By composing and combining different services together in a loose orchestration developers can now build complex systems very quickly and spend most of their time focusing on their core business problem.
“Functions as a Service” or FaaS is a relatively new concept in cloud computing and is now implemented in services such as AWS Lambda, Google Cloud Functions, etc.
It provides a means to achieve the serverless architecture allowing developers to execute code in response to events without maintaining servers. What this means is that you can simply upload modular chunks of functionality into the cloud that are executed independently.
You only have a few milliseconds of time to execute these functions, with most vendors imposing a 300-second timeout. These functions are also executed as pay-per-execution APIs.
FaaS offerings do not require coding to a specific framework or library. So you could have each small piece of your functionality executed in different technologies.
Amazon is a leader in this space with their offering called AWS Lambda.
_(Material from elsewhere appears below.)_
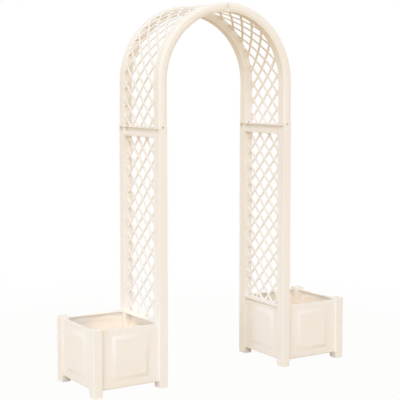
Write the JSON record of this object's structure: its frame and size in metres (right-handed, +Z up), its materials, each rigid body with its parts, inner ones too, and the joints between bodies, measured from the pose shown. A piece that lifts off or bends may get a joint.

With AWS Lambda, you are charged for every 100ms your code executes and the number of times your code is triggered. You don't pay anything when your code isn't running.
Image source: amazon.com
Believe it or not - there is a movement called NoOps already gaining momentum after DevOps! Serverless is the main driver behind this idea because we can deploy code without provisioning anything beforehand, or managing anything afterward. There is no concept of a server, OS or even a container. No more bothering the Ops department.
The 3 deployment options we discussed should be your primary focus going forward - Docker, Cloud, and Serverless. They can transform your business completely with their inbuilt ability to scale at a global level.
Docker and Cloud are by no means new technology. There may be business or budget reasons why you haven’t adopted them already, for instance, you may already have a reliable product using older deployment technologies that is the cash-cow for your company. But beware that your competitors may be gaining an edge over you in the coming years if you don’t start the transformation into the modern tech stack.